Researchers studying the situational use of malt liquor and marijuana are employing an automated cell-phone calling system to collect data. The Interactive Voice Response (IVR) system calls you, well if you're involved in the study that is, and asks a series of questions about what you're up to at the moment and, I guess, whether you're stoned, drunk, or have immediate plans to be. Health behavior specialist R. Lorraine Collins at the University of Buffalo came up with the system after using PDA-based approaches to data-gathering that she says put too much responsibility on the study participant. I'd imagine that if you're really lit, you may not remember (or bother) to input the who, what, when, and where later on.

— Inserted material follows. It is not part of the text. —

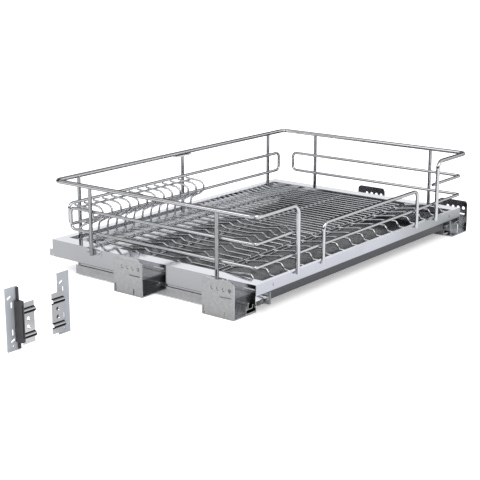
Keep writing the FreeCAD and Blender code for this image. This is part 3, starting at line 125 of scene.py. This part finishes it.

From the University of Buffalo:

(Collins) showed that, in what is known in the psychology research community as "ecological momentary assessment" (EMA) or "right here, right now" data collection, cell phones are more familiar to research participants and therefore training is easier; and that with IVR, data is stored instantly, removing any issues around the loss of information.

"This is an interesting and useful way to collect data," said Collins. "It eliminates the problems associated with study participants having to recall their behavior, and cell phones are ubiquitous with young people, who are our main targets in these studies. We capture their data right away. It's all computerized and stored immediately."

"Two New NIH grants Use Cell Phones to Collect Real-Time Data on Substance Use" (via Dose Nation)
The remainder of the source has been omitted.